Look through the material below and copy exactly the lines from the line with "of the top." to the line with "point = shown.matrix_world", those two lines included.

* **DATA LINES**:
************

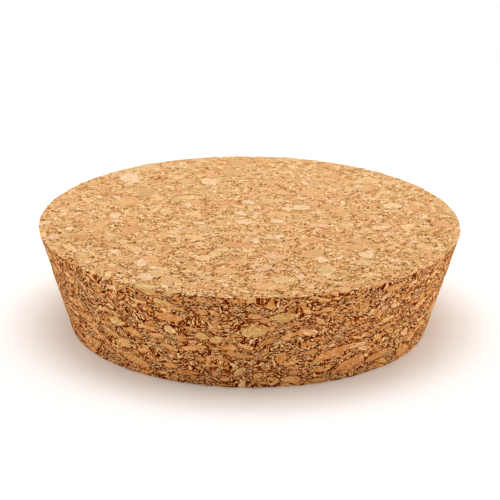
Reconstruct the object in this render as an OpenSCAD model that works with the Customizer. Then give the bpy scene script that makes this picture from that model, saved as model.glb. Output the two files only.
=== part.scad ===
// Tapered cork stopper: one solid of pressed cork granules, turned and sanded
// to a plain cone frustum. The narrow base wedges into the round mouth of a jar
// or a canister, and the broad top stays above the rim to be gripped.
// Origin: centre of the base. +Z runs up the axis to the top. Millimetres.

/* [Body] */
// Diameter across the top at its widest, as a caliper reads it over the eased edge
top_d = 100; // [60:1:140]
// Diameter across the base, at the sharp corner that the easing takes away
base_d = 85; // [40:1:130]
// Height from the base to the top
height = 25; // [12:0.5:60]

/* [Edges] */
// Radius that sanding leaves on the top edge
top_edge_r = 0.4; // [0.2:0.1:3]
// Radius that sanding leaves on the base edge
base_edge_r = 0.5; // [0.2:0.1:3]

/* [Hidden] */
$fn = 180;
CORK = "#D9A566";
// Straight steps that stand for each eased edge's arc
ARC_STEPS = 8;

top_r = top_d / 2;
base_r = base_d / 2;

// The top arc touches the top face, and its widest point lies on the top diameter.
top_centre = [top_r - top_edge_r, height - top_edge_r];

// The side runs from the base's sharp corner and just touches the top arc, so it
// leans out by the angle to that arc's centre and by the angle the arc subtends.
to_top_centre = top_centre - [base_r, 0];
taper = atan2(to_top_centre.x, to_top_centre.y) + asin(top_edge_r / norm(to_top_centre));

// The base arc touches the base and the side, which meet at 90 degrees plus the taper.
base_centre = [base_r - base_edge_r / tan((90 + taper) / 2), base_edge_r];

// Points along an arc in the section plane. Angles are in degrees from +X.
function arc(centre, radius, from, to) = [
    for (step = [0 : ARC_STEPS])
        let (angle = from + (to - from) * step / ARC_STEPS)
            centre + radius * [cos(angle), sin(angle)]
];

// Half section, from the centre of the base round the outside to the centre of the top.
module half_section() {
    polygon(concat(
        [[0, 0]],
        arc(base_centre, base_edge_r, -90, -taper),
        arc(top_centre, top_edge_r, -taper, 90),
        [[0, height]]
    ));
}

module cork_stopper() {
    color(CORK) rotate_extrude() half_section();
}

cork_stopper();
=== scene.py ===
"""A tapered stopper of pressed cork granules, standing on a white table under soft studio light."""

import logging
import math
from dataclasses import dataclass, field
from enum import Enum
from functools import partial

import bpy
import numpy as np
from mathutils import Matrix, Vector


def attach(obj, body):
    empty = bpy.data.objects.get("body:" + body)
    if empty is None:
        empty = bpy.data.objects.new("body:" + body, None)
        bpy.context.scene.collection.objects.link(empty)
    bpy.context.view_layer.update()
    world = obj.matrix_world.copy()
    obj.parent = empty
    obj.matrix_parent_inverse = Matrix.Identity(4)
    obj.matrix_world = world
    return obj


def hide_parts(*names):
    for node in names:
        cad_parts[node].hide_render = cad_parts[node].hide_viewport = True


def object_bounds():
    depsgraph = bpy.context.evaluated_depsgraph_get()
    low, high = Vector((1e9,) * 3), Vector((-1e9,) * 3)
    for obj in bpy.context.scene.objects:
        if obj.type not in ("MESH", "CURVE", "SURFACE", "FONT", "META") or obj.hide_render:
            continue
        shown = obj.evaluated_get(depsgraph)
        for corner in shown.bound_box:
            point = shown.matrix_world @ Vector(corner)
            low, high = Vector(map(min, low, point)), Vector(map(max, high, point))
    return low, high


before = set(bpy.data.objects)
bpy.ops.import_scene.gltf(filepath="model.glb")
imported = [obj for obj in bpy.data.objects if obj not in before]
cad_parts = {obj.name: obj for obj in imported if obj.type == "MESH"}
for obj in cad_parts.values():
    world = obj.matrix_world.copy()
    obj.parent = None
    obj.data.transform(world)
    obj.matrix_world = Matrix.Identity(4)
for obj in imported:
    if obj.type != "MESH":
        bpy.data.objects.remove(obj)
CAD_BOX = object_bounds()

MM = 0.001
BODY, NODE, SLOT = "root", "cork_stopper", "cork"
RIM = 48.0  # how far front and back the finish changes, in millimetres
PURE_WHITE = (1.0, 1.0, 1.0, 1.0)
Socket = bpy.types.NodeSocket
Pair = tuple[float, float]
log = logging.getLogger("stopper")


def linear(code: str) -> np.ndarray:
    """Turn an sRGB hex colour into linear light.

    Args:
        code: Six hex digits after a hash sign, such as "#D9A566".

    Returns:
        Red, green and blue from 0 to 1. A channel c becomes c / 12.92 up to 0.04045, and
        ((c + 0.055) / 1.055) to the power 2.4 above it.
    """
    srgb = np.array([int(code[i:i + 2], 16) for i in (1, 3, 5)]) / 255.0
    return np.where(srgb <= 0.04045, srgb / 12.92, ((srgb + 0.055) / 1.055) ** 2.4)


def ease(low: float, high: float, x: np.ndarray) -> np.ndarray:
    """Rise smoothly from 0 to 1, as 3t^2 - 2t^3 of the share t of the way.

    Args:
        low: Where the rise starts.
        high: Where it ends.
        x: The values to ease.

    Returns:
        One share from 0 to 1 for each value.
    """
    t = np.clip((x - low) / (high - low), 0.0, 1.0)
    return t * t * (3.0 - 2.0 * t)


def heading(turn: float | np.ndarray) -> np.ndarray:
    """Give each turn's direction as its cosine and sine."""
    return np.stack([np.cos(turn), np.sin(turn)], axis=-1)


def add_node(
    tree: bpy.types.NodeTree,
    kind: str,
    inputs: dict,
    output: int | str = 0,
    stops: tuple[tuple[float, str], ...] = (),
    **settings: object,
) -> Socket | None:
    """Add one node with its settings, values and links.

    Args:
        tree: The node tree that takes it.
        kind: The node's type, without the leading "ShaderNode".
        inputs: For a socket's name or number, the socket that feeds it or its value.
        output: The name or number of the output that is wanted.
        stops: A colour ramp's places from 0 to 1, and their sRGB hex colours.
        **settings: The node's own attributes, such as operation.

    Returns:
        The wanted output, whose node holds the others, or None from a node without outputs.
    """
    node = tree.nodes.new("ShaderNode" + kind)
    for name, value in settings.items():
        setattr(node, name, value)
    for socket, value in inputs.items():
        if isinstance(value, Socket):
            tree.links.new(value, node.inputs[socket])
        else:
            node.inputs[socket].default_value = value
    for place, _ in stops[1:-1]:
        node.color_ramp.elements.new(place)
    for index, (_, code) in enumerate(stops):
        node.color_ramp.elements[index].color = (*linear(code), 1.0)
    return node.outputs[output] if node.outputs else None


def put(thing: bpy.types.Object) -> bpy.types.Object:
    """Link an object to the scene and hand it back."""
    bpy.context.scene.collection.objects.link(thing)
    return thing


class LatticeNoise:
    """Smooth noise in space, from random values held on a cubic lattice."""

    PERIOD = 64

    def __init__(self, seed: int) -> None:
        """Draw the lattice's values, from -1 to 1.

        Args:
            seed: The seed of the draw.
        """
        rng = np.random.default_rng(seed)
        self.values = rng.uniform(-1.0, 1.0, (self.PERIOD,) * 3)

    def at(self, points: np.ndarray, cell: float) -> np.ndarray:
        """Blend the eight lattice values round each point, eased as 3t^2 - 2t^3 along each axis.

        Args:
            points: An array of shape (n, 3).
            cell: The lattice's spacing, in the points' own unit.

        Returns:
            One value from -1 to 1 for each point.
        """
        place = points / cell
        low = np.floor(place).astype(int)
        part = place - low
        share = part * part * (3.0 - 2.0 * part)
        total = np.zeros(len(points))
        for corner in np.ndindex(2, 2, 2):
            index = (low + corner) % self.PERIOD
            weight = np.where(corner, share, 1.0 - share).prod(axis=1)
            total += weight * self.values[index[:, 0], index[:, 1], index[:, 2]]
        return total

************

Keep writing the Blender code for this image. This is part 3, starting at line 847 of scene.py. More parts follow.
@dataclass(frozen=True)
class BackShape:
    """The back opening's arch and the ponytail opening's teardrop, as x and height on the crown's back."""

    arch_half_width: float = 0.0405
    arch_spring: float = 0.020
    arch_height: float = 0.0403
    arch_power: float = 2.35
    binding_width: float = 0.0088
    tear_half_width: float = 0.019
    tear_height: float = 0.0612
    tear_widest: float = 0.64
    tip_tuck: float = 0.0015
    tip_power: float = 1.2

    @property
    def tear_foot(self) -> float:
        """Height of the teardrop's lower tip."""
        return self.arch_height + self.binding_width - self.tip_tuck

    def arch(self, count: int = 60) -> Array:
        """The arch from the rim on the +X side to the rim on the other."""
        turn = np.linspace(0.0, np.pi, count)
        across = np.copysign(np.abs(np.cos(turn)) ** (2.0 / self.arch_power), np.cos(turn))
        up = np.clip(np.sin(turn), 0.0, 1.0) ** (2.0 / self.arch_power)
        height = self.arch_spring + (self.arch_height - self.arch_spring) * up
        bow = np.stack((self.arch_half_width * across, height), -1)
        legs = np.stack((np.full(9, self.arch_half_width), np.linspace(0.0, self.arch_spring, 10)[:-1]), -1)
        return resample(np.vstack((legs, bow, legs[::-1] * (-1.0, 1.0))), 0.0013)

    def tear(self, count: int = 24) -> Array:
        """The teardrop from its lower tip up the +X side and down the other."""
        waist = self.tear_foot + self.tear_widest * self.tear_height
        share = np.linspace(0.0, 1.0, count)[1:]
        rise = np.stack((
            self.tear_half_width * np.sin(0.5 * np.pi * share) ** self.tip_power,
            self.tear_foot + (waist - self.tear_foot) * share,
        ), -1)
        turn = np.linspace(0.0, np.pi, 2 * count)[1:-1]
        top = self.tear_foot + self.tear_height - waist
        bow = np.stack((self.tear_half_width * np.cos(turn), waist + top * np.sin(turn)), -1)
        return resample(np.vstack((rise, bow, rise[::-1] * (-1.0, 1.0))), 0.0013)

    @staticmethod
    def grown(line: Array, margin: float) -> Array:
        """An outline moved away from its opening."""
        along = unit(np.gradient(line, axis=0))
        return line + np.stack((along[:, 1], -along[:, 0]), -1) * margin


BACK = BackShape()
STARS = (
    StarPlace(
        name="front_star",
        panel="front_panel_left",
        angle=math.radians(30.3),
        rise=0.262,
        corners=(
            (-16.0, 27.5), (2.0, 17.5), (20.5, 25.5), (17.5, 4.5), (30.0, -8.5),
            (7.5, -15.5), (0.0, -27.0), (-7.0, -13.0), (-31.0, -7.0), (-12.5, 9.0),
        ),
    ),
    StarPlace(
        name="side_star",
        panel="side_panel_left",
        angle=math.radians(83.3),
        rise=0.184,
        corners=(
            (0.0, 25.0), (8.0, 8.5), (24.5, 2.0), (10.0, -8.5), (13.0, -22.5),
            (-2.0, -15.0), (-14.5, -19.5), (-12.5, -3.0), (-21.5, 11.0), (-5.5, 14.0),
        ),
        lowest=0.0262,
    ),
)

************

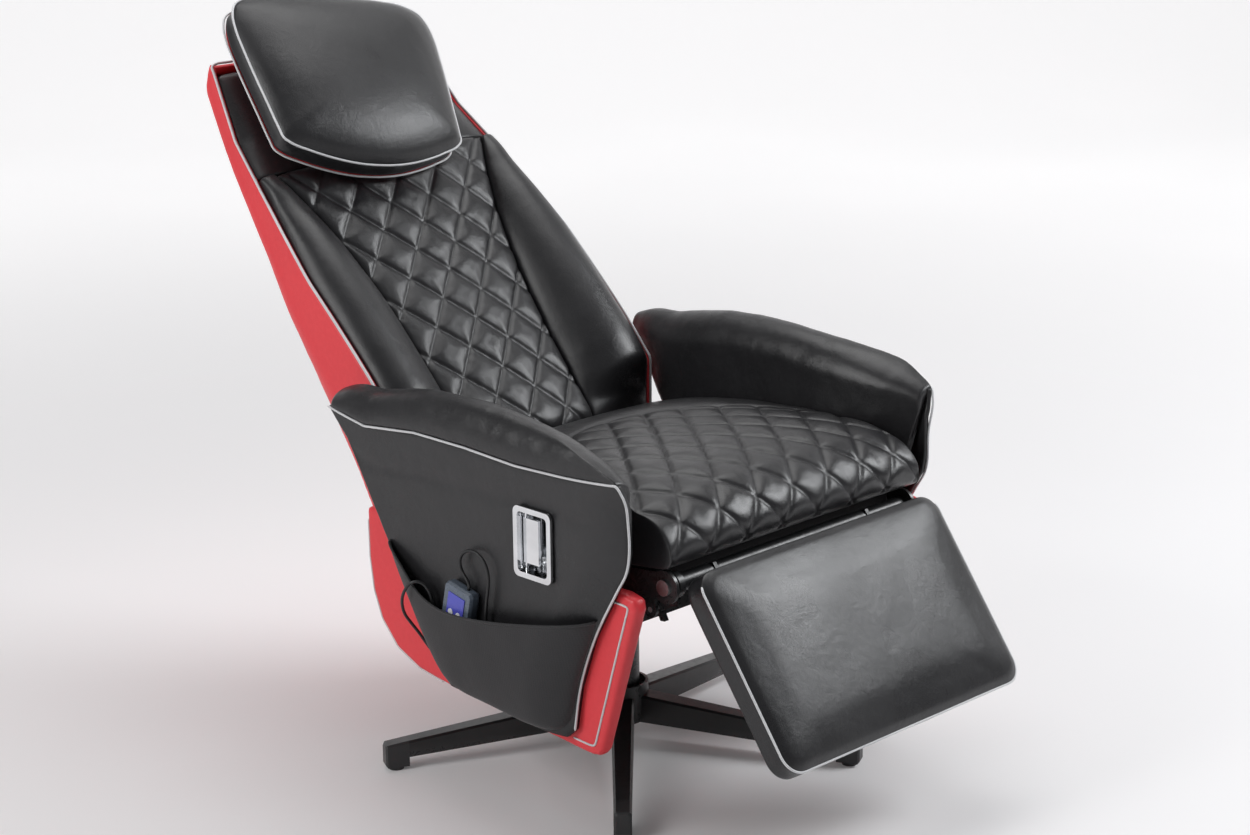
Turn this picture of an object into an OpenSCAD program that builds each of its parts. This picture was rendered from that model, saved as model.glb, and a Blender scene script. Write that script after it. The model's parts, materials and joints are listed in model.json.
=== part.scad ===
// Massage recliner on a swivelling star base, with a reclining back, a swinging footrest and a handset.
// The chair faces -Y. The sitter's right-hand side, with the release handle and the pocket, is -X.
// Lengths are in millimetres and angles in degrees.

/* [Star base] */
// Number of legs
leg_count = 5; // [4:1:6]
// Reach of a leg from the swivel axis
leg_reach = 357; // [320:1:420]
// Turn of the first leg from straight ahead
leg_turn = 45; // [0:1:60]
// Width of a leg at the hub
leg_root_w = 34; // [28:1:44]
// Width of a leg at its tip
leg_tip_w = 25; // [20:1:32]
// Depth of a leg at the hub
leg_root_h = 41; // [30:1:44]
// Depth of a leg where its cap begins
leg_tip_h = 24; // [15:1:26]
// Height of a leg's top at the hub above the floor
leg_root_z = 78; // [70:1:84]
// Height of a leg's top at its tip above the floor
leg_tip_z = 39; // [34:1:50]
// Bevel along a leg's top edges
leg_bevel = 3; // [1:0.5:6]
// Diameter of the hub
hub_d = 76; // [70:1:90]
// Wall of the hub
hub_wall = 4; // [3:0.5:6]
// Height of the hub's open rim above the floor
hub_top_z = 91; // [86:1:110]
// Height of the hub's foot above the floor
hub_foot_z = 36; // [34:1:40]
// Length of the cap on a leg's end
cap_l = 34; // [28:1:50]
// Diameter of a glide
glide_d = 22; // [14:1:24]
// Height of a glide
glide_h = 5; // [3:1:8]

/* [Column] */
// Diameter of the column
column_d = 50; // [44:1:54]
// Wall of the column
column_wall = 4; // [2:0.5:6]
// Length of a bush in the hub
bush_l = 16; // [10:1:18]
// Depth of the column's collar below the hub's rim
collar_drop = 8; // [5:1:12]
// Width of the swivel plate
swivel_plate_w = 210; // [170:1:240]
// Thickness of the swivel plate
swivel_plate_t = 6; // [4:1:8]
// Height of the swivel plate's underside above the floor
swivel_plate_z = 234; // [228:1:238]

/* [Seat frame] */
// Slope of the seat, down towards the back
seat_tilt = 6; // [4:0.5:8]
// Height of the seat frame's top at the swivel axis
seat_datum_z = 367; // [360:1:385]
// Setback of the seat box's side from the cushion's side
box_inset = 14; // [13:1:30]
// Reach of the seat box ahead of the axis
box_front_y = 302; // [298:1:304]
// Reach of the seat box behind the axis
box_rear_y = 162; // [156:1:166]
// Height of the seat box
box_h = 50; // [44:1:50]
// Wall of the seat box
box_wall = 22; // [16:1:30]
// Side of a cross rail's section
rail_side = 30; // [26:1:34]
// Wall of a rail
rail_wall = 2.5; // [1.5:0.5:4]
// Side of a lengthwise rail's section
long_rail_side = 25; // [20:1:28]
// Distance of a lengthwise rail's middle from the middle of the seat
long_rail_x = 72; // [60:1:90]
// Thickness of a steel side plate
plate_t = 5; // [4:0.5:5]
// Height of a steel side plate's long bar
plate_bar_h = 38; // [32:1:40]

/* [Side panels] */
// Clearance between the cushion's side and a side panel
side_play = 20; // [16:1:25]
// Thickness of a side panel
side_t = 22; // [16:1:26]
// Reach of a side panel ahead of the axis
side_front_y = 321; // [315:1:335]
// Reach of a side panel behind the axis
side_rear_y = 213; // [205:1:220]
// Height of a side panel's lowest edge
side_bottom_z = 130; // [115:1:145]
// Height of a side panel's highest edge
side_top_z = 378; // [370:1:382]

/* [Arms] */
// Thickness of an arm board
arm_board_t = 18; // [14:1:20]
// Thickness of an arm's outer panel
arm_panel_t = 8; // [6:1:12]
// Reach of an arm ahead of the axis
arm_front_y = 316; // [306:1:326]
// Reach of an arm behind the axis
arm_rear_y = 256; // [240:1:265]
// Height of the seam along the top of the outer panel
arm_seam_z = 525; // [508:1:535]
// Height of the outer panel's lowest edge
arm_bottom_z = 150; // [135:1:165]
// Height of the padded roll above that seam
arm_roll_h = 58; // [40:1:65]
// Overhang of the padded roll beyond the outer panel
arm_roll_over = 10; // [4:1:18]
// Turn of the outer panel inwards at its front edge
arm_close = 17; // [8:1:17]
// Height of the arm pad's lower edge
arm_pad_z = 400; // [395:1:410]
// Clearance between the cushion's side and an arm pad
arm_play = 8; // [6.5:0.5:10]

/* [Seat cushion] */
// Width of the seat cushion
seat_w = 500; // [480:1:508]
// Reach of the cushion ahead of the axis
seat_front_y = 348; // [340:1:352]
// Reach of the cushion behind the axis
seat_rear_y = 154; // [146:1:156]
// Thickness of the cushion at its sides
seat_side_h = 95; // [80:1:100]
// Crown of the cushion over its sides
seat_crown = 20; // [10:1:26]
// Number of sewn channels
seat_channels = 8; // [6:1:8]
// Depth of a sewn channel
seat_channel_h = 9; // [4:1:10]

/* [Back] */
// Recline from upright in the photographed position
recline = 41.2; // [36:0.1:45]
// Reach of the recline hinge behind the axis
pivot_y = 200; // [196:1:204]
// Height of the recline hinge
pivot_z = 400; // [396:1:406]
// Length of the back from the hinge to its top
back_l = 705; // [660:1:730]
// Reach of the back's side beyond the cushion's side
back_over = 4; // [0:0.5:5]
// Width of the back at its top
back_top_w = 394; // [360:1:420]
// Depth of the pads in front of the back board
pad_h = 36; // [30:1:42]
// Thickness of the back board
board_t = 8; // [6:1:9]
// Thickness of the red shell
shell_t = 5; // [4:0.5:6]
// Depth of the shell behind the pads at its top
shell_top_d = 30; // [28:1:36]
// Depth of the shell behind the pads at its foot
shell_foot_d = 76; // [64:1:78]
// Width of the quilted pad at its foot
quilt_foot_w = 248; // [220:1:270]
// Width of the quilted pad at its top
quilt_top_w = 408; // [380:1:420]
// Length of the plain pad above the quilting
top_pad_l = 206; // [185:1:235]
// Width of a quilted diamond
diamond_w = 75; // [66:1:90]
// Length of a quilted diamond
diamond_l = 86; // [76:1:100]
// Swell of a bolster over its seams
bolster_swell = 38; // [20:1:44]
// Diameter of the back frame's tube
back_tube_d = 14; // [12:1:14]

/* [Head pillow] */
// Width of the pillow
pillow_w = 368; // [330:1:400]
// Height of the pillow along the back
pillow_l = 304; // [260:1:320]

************

* **WORKED ANSWER**:
// Half section, from the centre of the base round the outside to the centre of the top.
module half_section() {
    polygon(concat(
        [[0, 0]],
        arc(base_centre, base_edge_r, -90, -taper),
        arc(top_centre, top_edge_r, -taper, 90),
        [[0, height]]
    ));
}

module cork_stopper() {
    color(CORK) rotate_extrude() half_section();
}

cork_stopper();
=== scene.py ===
"""A tapered stopper of pressed cork granules, standing on a white table under soft studio light."""

import logging
import math
from dataclasses import dataclass, field
from enum import Enum
from functools import partial

import bpy
import numpy as np
from mathutils import Matrix, Vector


def attach(obj, body):
    empty = bpy.data.objects.get("body:" + body)
    if empty is None:
        empty = bpy.data.objects.new("body:" + body, None)
        bpy.context.scene.collection.objects.link(empty)
    bpy.context.view_layer.update()
    world = obj.matrix_world.copy()
    obj.parent = empty
    obj.matrix_parent_inverse = Matrix.Identity(4)
    obj.matrix_world = world
    return obj


def hide_parts(*names):
    for node in names:
        cad_parts[node].hide_render = cad_parts[node].hide_viewport = True


def object_bounds():
    depsgraph = bpy.context.evaluated_depsgraph_get()
    low, high = Vector((1e9,) * 3), Vector((-1e9,) * 3)
    for obj in bpy.context.scene.objects:
        if obj.type not in ("MESH", "CURVE", "SURFACE", "FONT", "META") or obj.hide_render:
            continue
        shown = obj.evaluated_get(depsgraph)
        for corner in shown.bound_box:
            point = shown.matrix_world @ Vector(corner)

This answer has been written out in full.